The median is less sensitive to outliers compared to the mean.

### Step 4: overall conclusion.

During the investigation of borrower reliability, the following actions were taken:

The received data was reviewed.
Missing values were processed and filled.
Duplicates were removed.
Clients were grouped based on various parameters.
Upon examining the first 20 rows of the file, it became evident that the data contains incorrect and illogical values (anomalies). All of these anomalies significantly interfere with data processing and can heavily distort results.

For example:

The days_employed column, describing the employment length of borrowers, contains negative values.
The education column, reflecting the educational level of borrowers, has words with letters written in chaotic cases.
The purpose column, containing the reason for taking the loan, includes strings with the same meaning but different formulations.
Based on the analysis conducted to address the questions posed, the following conclusions can be drawn:

**Clients who are married, have no children, and take out loans for real estate-related purposes exhibit the best loan servicing records.**:

- Borrowers with the status "Single / Never Married" have the highest loan repayment default rate at 9.76%.
- Borrowers with the status "Widowed" have the lowest loan repayment default rate at 6.62%. Widows and widowers are typically older individuals who tend to be more responsible. 

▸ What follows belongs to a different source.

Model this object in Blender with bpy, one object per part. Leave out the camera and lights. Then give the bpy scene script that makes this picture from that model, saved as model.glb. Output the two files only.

In terms of the "income level/loan servicing quality" relationship, the following observations can be made:

The highest proportion of clients with overdue debt is concentrated in category B, indicating that clients with lower incomes are less diligent in servicing their credit obligations.

Clients who took out loans for real estate operations exhibit the best repayment rates (7.26% default rate).

Clients who took out loans for car operations and education exhibit the poorest repayment rates (9.35% and 9.25% default rates, respectively).